#### Your objective
Go through the entries below, tally each line with the string "three", and give the final number by itself.

— Begin Task input —

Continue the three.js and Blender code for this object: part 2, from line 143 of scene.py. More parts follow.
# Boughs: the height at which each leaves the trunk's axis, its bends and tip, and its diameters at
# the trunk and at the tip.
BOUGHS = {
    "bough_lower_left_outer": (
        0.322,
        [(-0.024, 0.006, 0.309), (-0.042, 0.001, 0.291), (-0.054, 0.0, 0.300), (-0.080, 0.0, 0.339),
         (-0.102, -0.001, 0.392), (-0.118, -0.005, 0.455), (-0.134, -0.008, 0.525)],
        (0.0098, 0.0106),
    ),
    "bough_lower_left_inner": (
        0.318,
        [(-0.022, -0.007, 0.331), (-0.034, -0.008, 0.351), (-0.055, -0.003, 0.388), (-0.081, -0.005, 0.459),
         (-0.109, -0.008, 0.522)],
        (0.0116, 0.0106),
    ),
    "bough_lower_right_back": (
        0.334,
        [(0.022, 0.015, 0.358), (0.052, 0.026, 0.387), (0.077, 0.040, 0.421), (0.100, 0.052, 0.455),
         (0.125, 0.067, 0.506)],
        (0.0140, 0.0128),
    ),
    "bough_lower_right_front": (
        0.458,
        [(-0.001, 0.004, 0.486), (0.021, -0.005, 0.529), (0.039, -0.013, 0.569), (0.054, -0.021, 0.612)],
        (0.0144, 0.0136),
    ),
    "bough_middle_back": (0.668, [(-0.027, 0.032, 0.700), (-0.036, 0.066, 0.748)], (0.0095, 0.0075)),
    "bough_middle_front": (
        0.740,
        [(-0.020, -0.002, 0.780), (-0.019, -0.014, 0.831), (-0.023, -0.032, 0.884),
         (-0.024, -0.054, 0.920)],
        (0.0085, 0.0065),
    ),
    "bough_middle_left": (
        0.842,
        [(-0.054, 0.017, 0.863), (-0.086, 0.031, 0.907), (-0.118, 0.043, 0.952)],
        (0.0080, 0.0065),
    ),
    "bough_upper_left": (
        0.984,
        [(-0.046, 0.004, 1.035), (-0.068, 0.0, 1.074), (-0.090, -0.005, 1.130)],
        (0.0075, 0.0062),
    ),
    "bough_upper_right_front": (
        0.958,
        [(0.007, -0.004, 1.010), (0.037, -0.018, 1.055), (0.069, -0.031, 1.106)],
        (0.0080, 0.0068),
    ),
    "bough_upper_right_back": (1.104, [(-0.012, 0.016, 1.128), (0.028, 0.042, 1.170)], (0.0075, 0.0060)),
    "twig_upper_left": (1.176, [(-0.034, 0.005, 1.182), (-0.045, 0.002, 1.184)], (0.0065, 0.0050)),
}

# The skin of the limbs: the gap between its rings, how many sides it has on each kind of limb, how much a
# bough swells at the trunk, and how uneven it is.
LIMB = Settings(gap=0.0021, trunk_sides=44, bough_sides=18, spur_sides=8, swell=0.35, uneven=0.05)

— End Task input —
— Begin Task input —

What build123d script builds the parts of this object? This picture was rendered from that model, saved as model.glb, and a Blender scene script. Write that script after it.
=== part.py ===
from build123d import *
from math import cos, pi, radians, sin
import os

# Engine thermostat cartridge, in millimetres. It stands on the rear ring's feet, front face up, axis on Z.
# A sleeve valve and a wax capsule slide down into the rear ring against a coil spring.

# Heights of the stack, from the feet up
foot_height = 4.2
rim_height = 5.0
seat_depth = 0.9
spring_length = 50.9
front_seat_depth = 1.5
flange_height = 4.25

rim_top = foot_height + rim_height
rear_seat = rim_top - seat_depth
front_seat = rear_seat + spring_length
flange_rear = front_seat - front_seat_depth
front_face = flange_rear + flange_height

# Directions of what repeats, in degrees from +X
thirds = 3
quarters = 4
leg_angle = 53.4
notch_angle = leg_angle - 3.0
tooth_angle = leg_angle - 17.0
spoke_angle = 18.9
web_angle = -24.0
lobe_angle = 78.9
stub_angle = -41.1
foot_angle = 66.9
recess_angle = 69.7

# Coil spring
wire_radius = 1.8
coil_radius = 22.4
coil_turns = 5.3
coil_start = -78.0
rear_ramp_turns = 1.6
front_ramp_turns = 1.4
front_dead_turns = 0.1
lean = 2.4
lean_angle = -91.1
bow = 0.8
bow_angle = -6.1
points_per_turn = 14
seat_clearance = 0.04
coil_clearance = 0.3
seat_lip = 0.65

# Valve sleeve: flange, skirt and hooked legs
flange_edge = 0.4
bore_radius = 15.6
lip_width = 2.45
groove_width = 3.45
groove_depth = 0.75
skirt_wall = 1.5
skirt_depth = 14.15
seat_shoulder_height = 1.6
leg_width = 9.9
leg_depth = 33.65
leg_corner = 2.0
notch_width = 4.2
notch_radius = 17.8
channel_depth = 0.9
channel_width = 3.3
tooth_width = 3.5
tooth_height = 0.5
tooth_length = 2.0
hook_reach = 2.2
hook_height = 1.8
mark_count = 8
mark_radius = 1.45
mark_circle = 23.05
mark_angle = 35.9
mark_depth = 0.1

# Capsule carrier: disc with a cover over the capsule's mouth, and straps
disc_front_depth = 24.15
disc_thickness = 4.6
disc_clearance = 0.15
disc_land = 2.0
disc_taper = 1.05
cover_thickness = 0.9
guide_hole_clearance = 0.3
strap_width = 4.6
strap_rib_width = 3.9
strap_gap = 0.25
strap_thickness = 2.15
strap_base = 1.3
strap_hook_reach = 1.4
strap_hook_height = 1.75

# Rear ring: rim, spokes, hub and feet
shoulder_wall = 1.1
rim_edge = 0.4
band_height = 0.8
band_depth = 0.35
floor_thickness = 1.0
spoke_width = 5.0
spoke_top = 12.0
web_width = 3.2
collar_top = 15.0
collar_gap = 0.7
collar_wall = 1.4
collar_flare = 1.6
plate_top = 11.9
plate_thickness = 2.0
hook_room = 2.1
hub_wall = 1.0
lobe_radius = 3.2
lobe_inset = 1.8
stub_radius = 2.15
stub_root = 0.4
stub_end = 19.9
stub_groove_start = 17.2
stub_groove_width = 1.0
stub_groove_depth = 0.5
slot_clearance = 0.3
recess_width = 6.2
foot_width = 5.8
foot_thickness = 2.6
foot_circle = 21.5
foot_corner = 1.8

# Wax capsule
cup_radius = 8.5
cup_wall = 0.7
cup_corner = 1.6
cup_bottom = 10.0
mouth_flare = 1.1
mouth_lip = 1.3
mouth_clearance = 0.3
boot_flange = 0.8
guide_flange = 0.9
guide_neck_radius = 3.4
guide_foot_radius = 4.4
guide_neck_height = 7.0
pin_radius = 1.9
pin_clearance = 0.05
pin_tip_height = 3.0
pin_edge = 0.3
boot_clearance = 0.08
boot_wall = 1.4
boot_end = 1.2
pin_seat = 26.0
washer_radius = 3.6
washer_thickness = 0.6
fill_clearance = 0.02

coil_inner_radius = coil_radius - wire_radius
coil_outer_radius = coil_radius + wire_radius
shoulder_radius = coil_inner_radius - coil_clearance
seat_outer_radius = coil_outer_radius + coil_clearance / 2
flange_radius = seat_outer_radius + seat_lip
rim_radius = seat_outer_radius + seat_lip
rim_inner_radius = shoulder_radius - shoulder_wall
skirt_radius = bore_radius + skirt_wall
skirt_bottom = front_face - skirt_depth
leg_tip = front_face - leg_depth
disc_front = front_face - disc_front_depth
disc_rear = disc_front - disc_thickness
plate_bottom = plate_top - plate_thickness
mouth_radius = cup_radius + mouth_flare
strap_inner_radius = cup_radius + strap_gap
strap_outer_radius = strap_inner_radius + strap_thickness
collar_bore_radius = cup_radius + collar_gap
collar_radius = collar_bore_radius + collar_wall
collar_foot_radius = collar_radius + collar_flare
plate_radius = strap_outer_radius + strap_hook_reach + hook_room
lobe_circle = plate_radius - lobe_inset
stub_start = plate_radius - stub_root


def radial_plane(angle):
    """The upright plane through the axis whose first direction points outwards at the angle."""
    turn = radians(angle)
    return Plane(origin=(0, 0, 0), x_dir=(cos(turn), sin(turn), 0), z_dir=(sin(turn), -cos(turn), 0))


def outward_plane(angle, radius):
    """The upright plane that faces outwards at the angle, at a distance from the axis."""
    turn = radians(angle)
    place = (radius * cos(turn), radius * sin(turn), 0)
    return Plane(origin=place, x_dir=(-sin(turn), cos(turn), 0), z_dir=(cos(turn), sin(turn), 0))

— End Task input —
— Begin Task input —

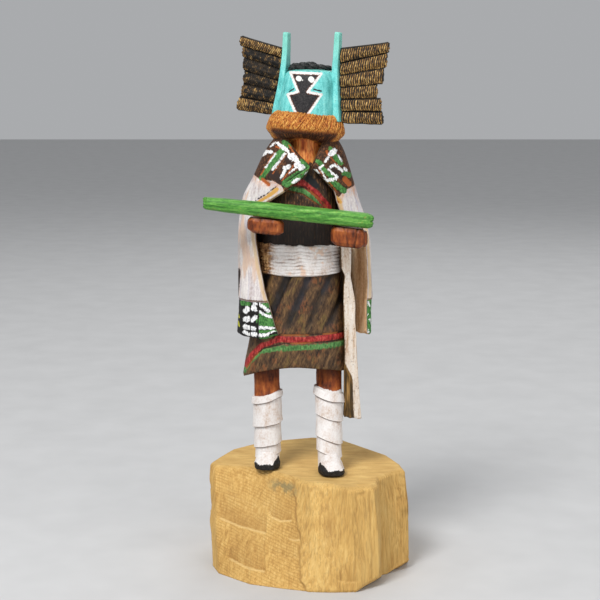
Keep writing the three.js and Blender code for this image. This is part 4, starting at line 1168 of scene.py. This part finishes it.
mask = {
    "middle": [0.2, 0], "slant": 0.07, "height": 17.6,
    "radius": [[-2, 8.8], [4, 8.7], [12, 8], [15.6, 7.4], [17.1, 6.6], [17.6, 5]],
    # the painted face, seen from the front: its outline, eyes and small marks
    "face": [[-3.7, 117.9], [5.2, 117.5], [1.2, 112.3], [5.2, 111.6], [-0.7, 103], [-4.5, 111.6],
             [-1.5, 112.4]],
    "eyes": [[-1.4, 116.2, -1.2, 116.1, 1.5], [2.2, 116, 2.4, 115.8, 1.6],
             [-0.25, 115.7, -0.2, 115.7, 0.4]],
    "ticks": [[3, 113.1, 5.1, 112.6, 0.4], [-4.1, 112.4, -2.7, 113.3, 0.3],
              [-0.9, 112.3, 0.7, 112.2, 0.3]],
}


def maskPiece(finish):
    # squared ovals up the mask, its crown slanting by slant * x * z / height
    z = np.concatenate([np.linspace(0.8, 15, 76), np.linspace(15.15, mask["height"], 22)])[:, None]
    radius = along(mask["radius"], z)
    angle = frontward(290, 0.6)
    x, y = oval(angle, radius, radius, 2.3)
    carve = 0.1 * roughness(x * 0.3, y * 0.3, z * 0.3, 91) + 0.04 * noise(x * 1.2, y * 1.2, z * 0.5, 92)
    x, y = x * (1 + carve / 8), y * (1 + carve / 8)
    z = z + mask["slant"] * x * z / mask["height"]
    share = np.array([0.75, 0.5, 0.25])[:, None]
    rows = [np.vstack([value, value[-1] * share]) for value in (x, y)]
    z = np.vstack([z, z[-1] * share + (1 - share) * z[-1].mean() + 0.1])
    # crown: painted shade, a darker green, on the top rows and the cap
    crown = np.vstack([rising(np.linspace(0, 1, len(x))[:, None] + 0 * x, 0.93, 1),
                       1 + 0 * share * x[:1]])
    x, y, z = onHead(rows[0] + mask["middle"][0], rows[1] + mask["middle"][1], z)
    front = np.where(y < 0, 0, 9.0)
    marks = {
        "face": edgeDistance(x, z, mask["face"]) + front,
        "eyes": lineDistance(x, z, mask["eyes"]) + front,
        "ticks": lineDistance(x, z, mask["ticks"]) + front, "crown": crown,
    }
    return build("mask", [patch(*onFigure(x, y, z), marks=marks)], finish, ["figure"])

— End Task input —

#### Exercise result
2